Sans attendre son approbation, Diane dégaina son téléphone et commença à prendre des clichés. Quand Marie remit le corps à plat, elle photographia aussi le cou, les poignets et les chevilles.
– Alors ? Tu peux prouver qu’il s’agit d’une copie ? demanda la légiste en enfournant le cadavre dans le casier métallique.
Diane grimaça. Contrairement à ce qu’elle avait espéré, l’examen du corps avait apporté plus de questions que de réponses.
– Non. Celui qui a fait ça a bénéficié d’informations de première main, affirma-t-elle. Soit il a eu accès au dossier d’enquête, soit il a parlé à Henker.
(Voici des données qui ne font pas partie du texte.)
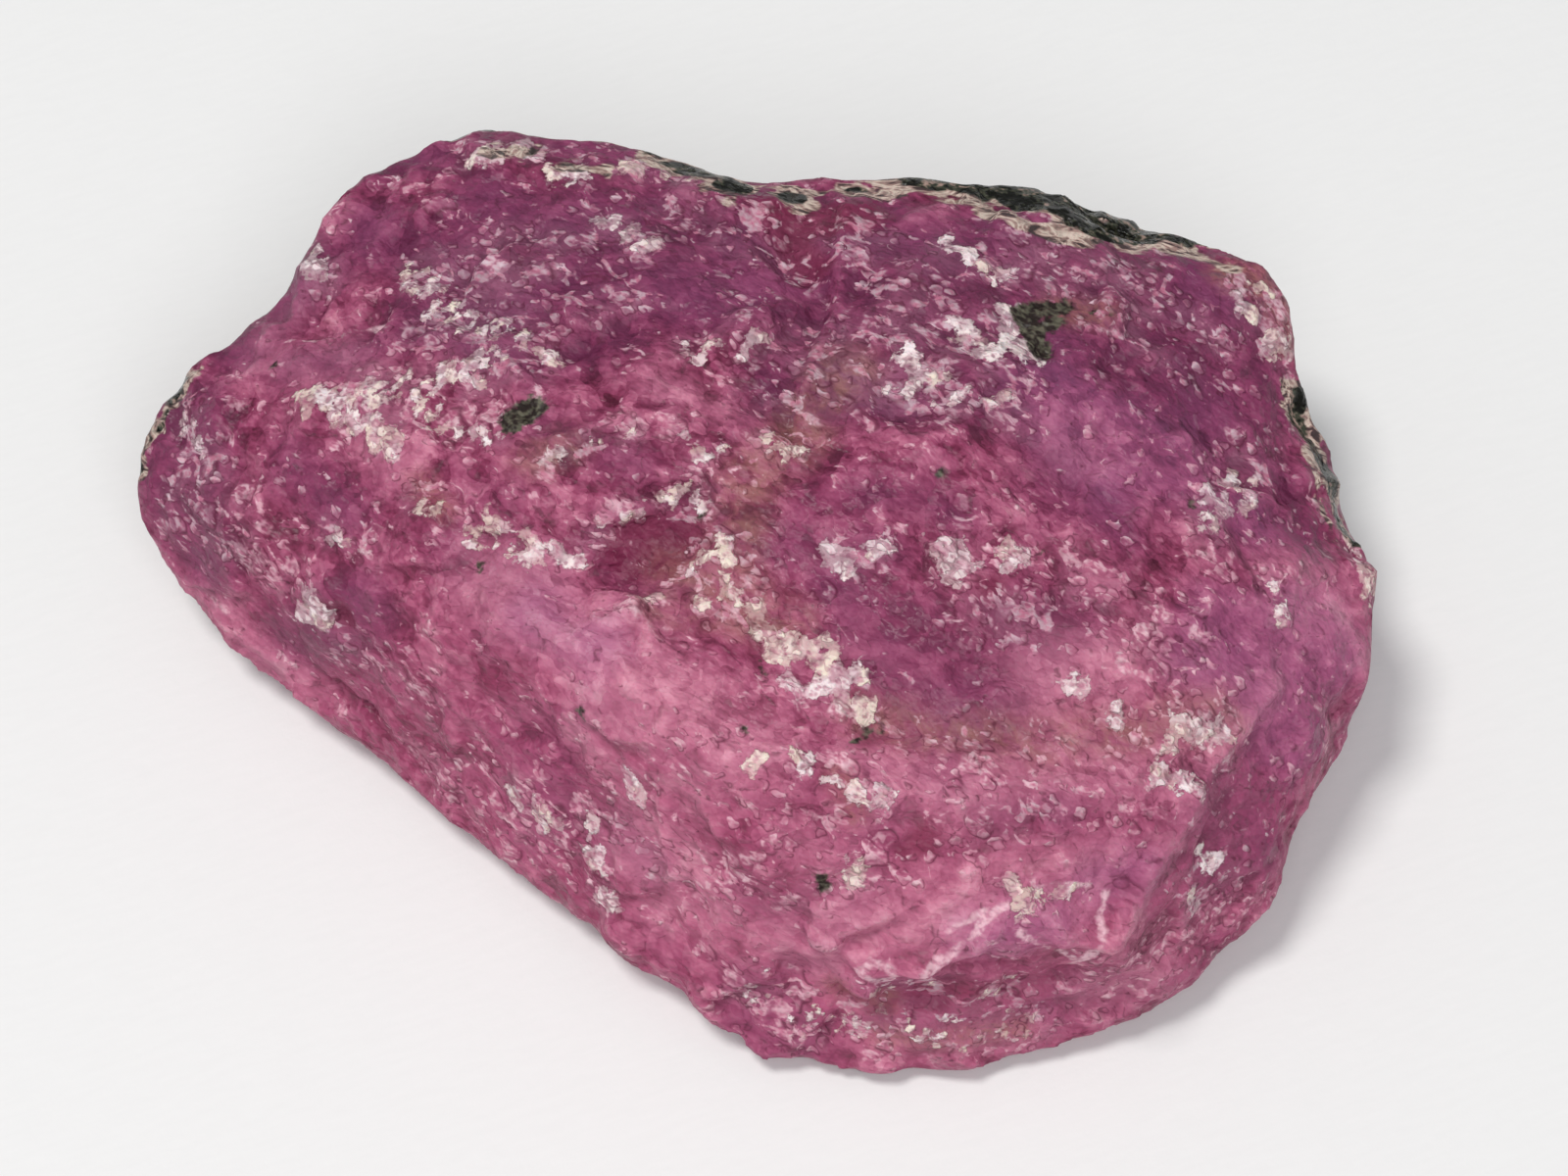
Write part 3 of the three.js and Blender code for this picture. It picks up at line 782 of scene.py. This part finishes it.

– Ou alors tu t’es trompée sur lui et le Marionnettiste est de retour.
– Impossible, répondit Diane d’un ton catégorique. Cette femme a été tuée par un imitateur.
– Et comment comptes-tu t’y prendre pour prouver ta théorie ?
Diane frissonna, et ce n’était pas à cause du froid.
– Je vais aller parler à la seule personne qui sait comme moi que le Marionnettiste n’est pas l’assassin.
Étonnée, la légiste fronça les sourcils.
– À qui tu penses ? demanda-t-elle.
– À Henker, répondit Diane d’une voix étranglée.